Like the United Kingdom, Thailand is a constitutional monarchy, but King Bhumibol Adulyadej wields a respect that leaves Queen Elizabeth II in the dust. His image is everywhere - walls, bridges, arches, taxis and key chains. An island of stability in the tumultuous world of Thai politics, the 85-year-old sovereign is so revered, the population finds it unthinkable to say anything critical of him ... literally. As a matter of law, Thailand practices lèse majesté, meaning it is forbidden to say anything bad, even in jest, about the royals (in public, that is).

But even His Majesty might find humor in describing Wat Phra Kaew, the Grand Palace’s chapel, as what happens when a BeDazzler goes haywire. Every single surface scintillates, from gold-plated towers to temples emblazoned with mosaics of candy-colored mirrors. Even the murals are gilded. It’s a gigantic disco ball, and to say it’s a tourist draw is an understatement; hence my plans to visit midday. Never underestimate Thailand in summer, for where else can you wear SPF 50 and still get a tan? But the heat magically clears up crowds and, armed with several water bottles, I enjoy Wat Phra Kaew without pinballing between tours.

Pride of place belongs to the Temple of the Emerald Buddha, whose airy inside is outdone by the massive luxury overdose of spangles and sparkles plastering the building’s exterior from top to bottom. Said Emerald Buddha, carved out of solid jade, depicts the Enlightened One in a tranquil yoga pose, and it is a national treasure: only the king may touch it. Worshipers line up daily, and visitors are advised (i.e., commanded) to remove shoes, never point their feet at the idol, and never take a photo of it.

Generations of kings have crammed into Wat Phra Kaew so many mortuary monuments, a library, adjunct temples, pavilions, a model of Angkor Wat, graceful kinnara statues and massive 15-foot yakshi guardians that there is no safe place to rest your eyes. It makes Wat Pho, a temple south of the palace, appear bland by comparison ... were it not for its 160-foot-long reclining Buddha covered in gold. Much more blissful is Wat Arun, a stately shrine set amid sculpted gardens across the river. A marvel of inlaid porcelain, Wat Arun gives a fantastic view of Bangkok, if you dare traverse the nearly perpendicular stairs.
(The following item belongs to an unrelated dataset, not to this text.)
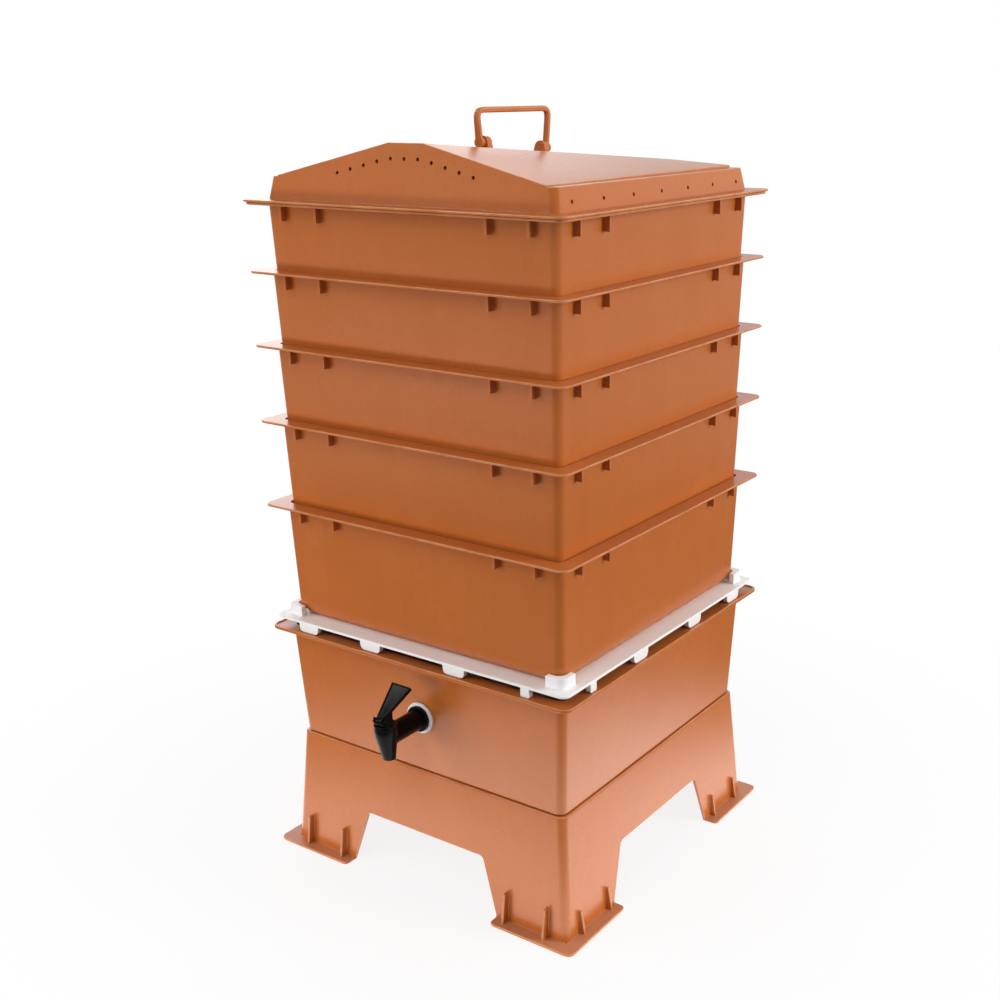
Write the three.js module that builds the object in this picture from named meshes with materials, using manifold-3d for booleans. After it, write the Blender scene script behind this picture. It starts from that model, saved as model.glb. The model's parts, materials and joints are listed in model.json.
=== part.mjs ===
// Stacking worm composter: a stand, a collector with a tap, a white spacer frame, five nesting
// perforated trays and a gabled lid with a folding handle.
// Millimetres, +Z up, feet on z = 0, the tap on the -Y side.

import * as THREE from 'three';
import { mergeGeometries, mergeVertices } from 'three/addons/utils/BufferGeometryUtils.js';
import Module from 'manifold-3d';

const wasm = await Module();
wasm.setup();

// Fits shared by every piece
const seatGap = 0.3;            // between two faces that rest on each other
const locateGap = 0.5;          // round a skirt that locates a piece in the one below
const overrun = 2;              // how far a cutter runs past the face it opens
const cornerSteps = 4;          // straight lengths in each rounded corner

// Tower: half widths are measured from the tower's axis to the outside of a wall
const towerHalf = 182.5;        // tray wall at its flange
const flangeThickness = 2.5;
const flangeCornerRadius = 10;

// Trays
const trayDepth = 126.4;        // foot to the underside of the flange
const trayTaper = 4.4;          // how far the wall leans in between flange and chamfer
const trayWall = 2;
const trayFloor = 2.5;
const trayCornerRadius = 9;
const trayFlangeReach = 16.5;
const trayChamferHeight = 10;
const trayChamferInset = 7;
const trayFinHeight = 16;
const trayFinReach = 7;
const trayFinThickness = 3;
const trayFinShares = [-0.85, -0.586, 0.586, 0.85];
const traySlotWidth = 5;
const traySlotLength = 70;
const traySlotColumns = 8;
const traySlotRows = 3;
const traySlotFieldShare = 0.75; // of the tray's half width
const trayStopSize = 30;        // legs of the triangular stacking stop in each corner

// Rise of each tray's foot above the foot of the tray below it, lowest pair first
const tray4Rise = 93;
const tray3Rise = 81.5;
const tray2Rise = 77.5;
const tray1Rise = 70;
const trayRises = [tray4Rise, tray3Rise, tray2Rise, tray1Rise];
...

While Bangkok is a diverse 21st-century city filled with five-star eateries, I skip them all. This is not to say that chefs at the Shangri-La Hotel or Mandarin will leave you wanting; but if you want "real" Thai food, head for the curb.

In the suburbs, street chefs are mobile, attaching their kitchens to motorcycle sidecars. In downtown Bangkok, they set up kiosks right on the sidewalk and sell some of the most authentic (and cheapest) food in the city. You cannot walk anywhere in Bangkok without nearly tripping over sidewalk vendors selling everything from food, clothes and electronics to velvet paintings depicting Buddha in neon pink. The feel is very "Blade Runner," with sidewalks as choked as the streets.


Bangkok at Night

Bangkok completely changes at night. The frenzy remains, but with the moon comes a voluptuousness not seen in the day. All streets in Bangkok, including Si Lom, are lined with soi, or short dead-end alleys. Three soi near Lumphini Park - labeled "2", "2/1" and "4" - make up throbbing gay hearts of the city, lined end-to-end with gay-only clubs, bars and massage parlors. While the bar scene starts to buzz around sunset, nightclubs don’t get going until after midnight.

Of the nightclubs, One Night Only on Soi 4 is a major pre-gaming hotspot. This most likely has something to do with the heavily muscled staff. Disco Disco on Soi 2 isn’t really a disco although they play a lot of disco, and it is packed with people dancing in spite of its lack of a dance floor.

As it was during my trip 15 years ago, the reigning nightlife spot in Bangkok remains DJ Station. With dancing on the first floor and cruising on the second and third, DJ Station boasts dirt-cheap drinks and drag shows that are full-on spectacles.